§ **Given data**
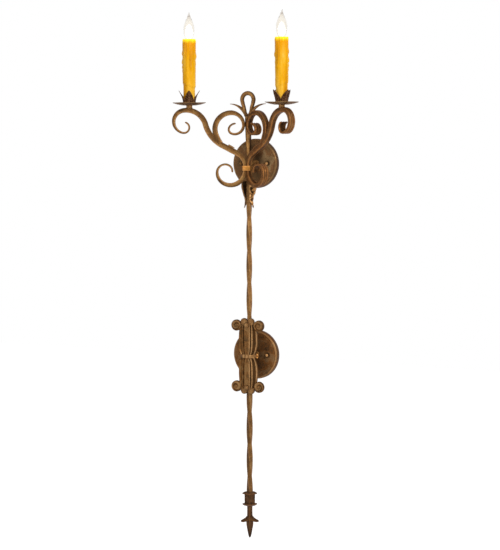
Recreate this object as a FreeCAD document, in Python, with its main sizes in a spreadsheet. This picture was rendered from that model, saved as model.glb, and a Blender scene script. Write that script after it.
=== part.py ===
import FreeCAD, Part
import math
import os
import re

import Sketcher

# A two-light wrought iron wall sconce. Millimetres, +Z up, the wall is the plane y = 0
# and the room is on the -Y side. The origin is the middle of the upper canopy on the wall.

SIZES = {
    # Wall canopies, their crossbars and what fastens them
    "canopy_spacing": 493.0,
    "canopy_radius": 63.5,
    "canopy_depth": 15.0,
    "canopy_wall": 1.2,
    "canopy_corner": 4.0,
    "crossbar_length": 108.0,
    "crossbar_width": 18.0,
    "crossbar_thickness": 2.5,
    "screw_spacing": 88.9,
    "screw_slot_width": 5.0,
    "screw_slot_length": 9.0,
    "stud_spacing": 73.0,
    "stud_radius": 2.0,
    "stud_reach": 6.0,
    "ball_nut_radius": 4.6,
    "ball_nut_neck_radius": 3.2,
    "ball_nut_neck_length": 0.5,
    "ball_nut_length": 8.4,
    "ground_screw_offset": 17.0,
    "ground_screw_radius": 1.9,
    "ground_screw_head_radius": 3.6,
    "ground_screw_head_height": 2.2,
    "foot_half_width": 12.5,
    "foot_half_height": 9.0,
    "foot_thickness": 3.0,
    "standoff_radius": 4.5,
    "standoff_bore_radius": 2.6,
    "standoff_tail": 7.5,
    "standoff_end_wall": 5.0,
    "standoff_nut_flats": 14.0,
    "standoff_nut_height": 4.0,
    # Upright: post with its loop, twisted bar, finial
    "post_standoff": 46.0,
    "bar_side": 10.4,
    "bar_top": 3.0,
    "post_height": 120.0,
    "post_top_width": 13.8,
    "post_top_depth": 9.0,
    "post_foot_side": 8.0,
    "post_lean": 2.8,
    "loop_radius": 16.2,
    "loop_height": 42.8,
    "loop_thickness": 11.2,
    "loop_depth": 9.0,
    "top_leaf_radius": 52.1,
    "top_leaf_turn": 67.2,
    "top_leaf_thickness": 9.4,
    "top_leaf_width": 9.0,
    "twist_start": 112.8,
    "quarter_twist": 83.4,
    "finial_collar_top": 846.0,
    "finial_collar_height": 37.0,
    "finial_flange_side": 27.8,
    "finial_flange_thickness": 3.4,
    "finial_flange_slope": 3.0,
    "finial_body_side": 20.3,
    "spear_shaft_side": 8.4,
    "spear_length": 84.0,
    "spear_blade_length": 60.0,
    "spear_blade_side": 12.6,
    "barb_radius": 42.0,
    "barb_turn": 42.0,
    "barb_droop": 8.0,
    "barb_thickness": 8.0,
    "barb_width": 7.0,
    # Scrolled arms, held in front of the post
    "arm_forward": 10.6,
    "arm_angle": 27.0,
    "arm_span": 150.0,
    "arm_offset": 5.7,
    "strip_thickness": 14.2,
    "strip_width": 13.4,
    "station_spacing": 5.0,
    "band_top": 5.0,
    "band_height": 12.4,
    "band_thickness": 1.6,
    "inner_scroll_heading": 54.8,
    "clip_start": 53.0,
    "clip_length": 16.0,
    "clip_height": 4.0,
    # Leaf wrap below the arms
    "wrap_top": 46.0,
    "wrap_waist": 92.0,
    "wrap_tip": 113.0,
    "wrap_top_radius": 20.5,
    "wrap_waist_radius": 11.4,
    "wrap_tip_radius": 14.8,
    "wrap_half_width": 17.6,
    "wrap_wall": 1.6,
    # Cast cartouche in front of the lower canopy
    "cartouche_height": 196.0,
    "cartouche_forward": 7.6,
    "cartouche_half_width": 27.0,
    "cartouche_waist_half_width": 21.5,
    "cartouche_thickness": 6.0,
    "cartouche_crown": 5.8,
    "rib_height": 3.0,
    "volute_radius": 14.2,
    "volute_offset": 32.0,
    "volute_inset": 19.2,
    "volute_depth": 9.0,
    "lobe_radius": 9.8,
    "lobe_offset": 9.6,
    "bud_radius": 6.6,
    "waist_band_height": 10.6,
    "waist_band_thickness": 2.0,
    "waist_band_end_half_width": 13.4,
    # Candle stack on the crest of each arm
    "neck_radius": 8.3,
    "neck_waist_radius": 7.2,
    "neck_height": 6.2,
    "neck_saddle": 2.0,
    "candle_inset": 6.83,
    "pan_radius": 42.5,
    "pan_floor_radius": 18.0,
    "pan_depth": 8.0,
    "pan_wall": 1.3,
    "cup_base_radius": 16.2,
    "cup_wall": 1.1,
    "cup_ring_height": 4.1,
    "petal_height": 34.0,
    "petal_tip_radius": 26.0,
    "petal_half_width": 10.4,
    "cover_length": 165.0,
    "cover_foot_radius": 14.8,
    "cover_radius": 16.4,
    "cover_bore_radius": 13.2,
    "cover_foot_length": 42.0,
    "riser_radius": 4.8,
    "riser_bore_radius": 3.4,
    "locknut_flats": 14.0,
    "locknut_height": 4.0,
    "socket_radius": 8.6,
    "socket_length": 38.0,
    "socket_floor": 6.0,
    "socket_sink": 5.0,
    "shell_sink": 4.0,
    "shell_wall": 0.35,
    "shell_length": 22.0,
    "contact_radius": 2.6,
    "contact_height": 3.0,
    # Flame-tip bulb with a 12 mm screw cap
    "cap_radius": 5.85,
    "cap_length": 21.0,
    "cap_tip_radius": 2.8,
    "cap_tip_length": 2.4,
    "glass_radius": 14.0,
    "glass_length": 87.0,
    "glass_wall": 0.6,
    "glass_neck_radius": 5.2,
    "glass_tail_length": 7.2,
    "glass_neck_length": 15.9,
    "glass_belly_height": 45.1,
    "glass_belly_curve": 52.85,
    "glass_shoulder_height": 79.0,
    "glass_shoulder_radius": 3.4,
    "glass_shoulder_curve": 59.8,
    "glass_tip_radius": 0.9,
    "stem_radius": 3.6,
    "stem_length": 18.0,
    "filament_length": 30.0,
    "filament_radius": 0.9,
    # Clearances
    "weld_gap": 0.1,
    "slip_fit": 0.05,
    "turning_gap": 0.1,
    "seat_gap": 0.15,
    "overrun": 5.0,
}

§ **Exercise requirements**
Write the data from above out again, exactly.

§ **Output of the task**
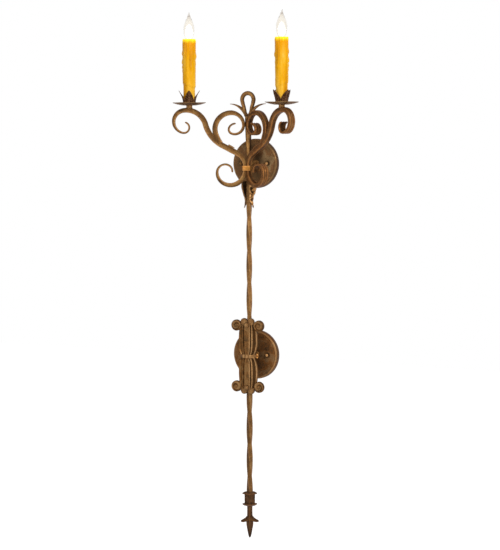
Recreate this object as a FreeCAD document, in Python, with its main sizes in a spreadsheet. This picture was rendered from that model, saved as model.glb, and a Blender scene script. Write that script after it.
=== part.py ===
import FreeCAD, Part
import math
import os
import re

import Sketcher

# A two-light wrought iron wall sconce. Millimetres, +Z up, the wall is the plane y = 0
# and the room is on the -Y side. The origin is the middle of the upper canopy on the wall.

SIZES = {
    # Wall canopies, their crossbars and what fastens them
    "canopy_spacing": 493.0,
    "canopy_radius": 63.5,
    "canopy_depth": 15.0,
    "canopy_wall": 1.2,
    "canopy_corner": 4.0,
    "crossbar_length": 108.0,
    "crossbar_width": 18.0,
    "crossbar_thickness": 2.5,
    "screw_spacing": 88.9,
    "screw_slot_width": 5.0,
    "screw_slot_length": 9.0,
    "stud_spacing": 73.0,
    "stud_radius": 2.0,
    "stud_reach": 6.0,
    "ball_nut_radius": 4.6,
    "ball_nut_neck_radius": 3.2,
    "ball_nut_neck_length": 0.5,
    "ball_nut_length": 8.4,
    "ground_screw_offset": 17.0,
    "ground_screw_radius": 1.9,
    "ground_screw_head_radius": 3.6,
    "ground_screw_head_height": 2.2,
    "foot_half_width": 12.5,
    "foot_half_height": 9.0,
    "foot_thickness": 3.0,
    "standoff_radius": 4.5,
    "standoff_bore_radius": 2.6,
    "standoff_tail": 7.5,
    "standoff_end_wall": 5.0,
    "standoff_nut_flats": 14.0,
    "standoff_nut_height": 4.0,
    # Upright: post with its loop, twisted bar, finial
    "post_standoff": 46.0,
    "bar_side": 10.4,
    "bar_top": 3.0,
    "post_height": 120.0,
    "post_top_width": 13.8,
    "post_top_depth": 9.0,
    "post_foot_side": 8.0,
    "post_lean": 2.8,
    "loop_radius": 16.2,
    "loop_height": 42.8,
    "loop_thickness": 11.2,
    "loop_depth": 9.0,
    "top_leaf_radius": 52.1,
    "top_leaf_turn": 67.2,
    "top_leaf_thickness": 9.4,
    "top_leaf_width": 9.0,
    "twist_start": 112.8,
    "quarter_twist": 83.4,
    "finial_collar_top": 846.0,
    "finial_collar_height": 37.0,
    "finial_flange_side": 27.8,
    "finial_flange_thickness": 3.4,
    "finial_flange_slope": 3.0,
    "finial_body_side": 20.3,
    "spear_shaft_side": 8.4,
    "spear_length": 84.0,
    "spear_blade_length": 60.0,
    "spear_blade_side": 12.6,
    "barb_radius": 42.0,
    "barb_turn": 42.0,
    "barb_droop": 8.0,
    "barb_thickness": 8.0,
    "barb_width": 7.0,
    # Scrolled arms, held in front of the post
    "arm_forward": 10.6,
    "arm_angle": 27.0,
    "arm_span": 150.0,
    "arm_offset": 5.7,
    "strip_thickness": 14.2,
    "strip_width": 13.4,
    "station_spacing": 5.0,
    "band_top": 5.0,
    "band_height": 12.4,
    "band_thickness": 1.6,
    "inner_scroll_heading": 54.8,
    "clip_start": 53.0,
    "clip_length": 16.0,
    "clip_height": 4.0,
    # Leaf wrap below the arms
    "wrap_top": 46.0,
    "wrap_waist": 92.0,
    "wrap_tip": 113.0,
    "wrap_top_radius": 20.5,
    "wrap_waist_radius": 11.4,
    "wrap_tip_radius": 14.8,
    "wrap_half_width": 17.6,
    "wrap_wall": 1.6,
    # Cast cartouche in front of the lower canopy
    "cartouche_height": 196.0,
    "cartouche_forward": 7.6,
    "cartouche_half_width": 27.0,
    "cartouche_waist_half_width": 21.5,
    "cartouche_thickness": 6.0,
    "cartouche_crown": 5.8,
    "rib_height": 3.0,
    "volute_radius": 14.2,
    "volute_offset": 32.0,
    "volute_inset": 19.2,
    "volute_depth": 9.0,
    "lobe_radius": 9.8,
    "lobe_offset": 9.6,
    "bud_radius": 6.6,
    "waist_band_height": 10.6,
    "waist_band_thickness": 2.0,
    "waist_band_end_half_width": 13.4,
    # Candle stack on the crest of each arm
    "neck_radius": 8.3,
    "neck_waist_radius": 7.2,
    "neck_height": 6.2,
    "neck_saddle": 2.0,
    "candle_inset": 6.83,
    "pan_radius": 42.5,
    "pan_floor_radius": 18.0,
    "pan_depth": 8.0,
    "pan_wall": 1.3,
    "cup_base_radius": 16.2,
    "cup_wall": 1.1,
    "cup_ring_height": 4.1,
    "petal_height": 34.0,
    "petal_tip_radius": 26.0,
    "petal_half_width": 10.4,
    "cover_length": 165.0,
    "cover_foot_radius": 14.8,
    "cover_radius": 16.4,
    "cover_bore_radius": 13.2,
    "cover_foot_length": 42.0,
    "riser_radius": 4.8,
    "riser_bore_radius": 3.4,
    "locknut_flats": 14.0,
    "locknut_height": 4.0,
    "socket_radius": 8.6,
    "socket_length": 38.0,
    "socket_floor": 6.0,
    "socket_sink": 5.0,
    "shell_sink": 4.0,
    "shell_wall": 0.35,
    "shell_length": 22.0,
    "contact_radius": 2.6,
    "contact_height": 3.0,
    # Flame-tip bulb with a 12 mm screw cap
    "cap_radius": 5.85,
    "cap_length": 21.0,
    "cap_tip_radius": 2.8,
    "cap_tip_length": 2.4,
    "glass_radius": 14.0,
    "glass_length": 87.0,
    "glass_wall": 0.6,
    "glass_neck_radius": 5.2,
    "glass_tail_length": 7.2,
    "glass_neck_length": 15.9,
    "glass_belly_height": 45.1,
    "glass_belly_curve": 52.85,
    "glass_shoulder_height": 79.0,
    "glass_shoulder_radius": 3.4,
    "glass_shoulder_curve": 59.8,
    "glass_tip_radius": 0.9,
    "stem_radius": 3.6,
    "stem_length": 18.0,
    "filament_length": 30.0,
    "filament_radius": 0.9,
    # Clearances
    "weld_gap": 0.1,
    "slip_fit": 0.05,
    "turning_gap": 0.1,
    "seat_gap": 0.15,
    "overrun": 5.0,
}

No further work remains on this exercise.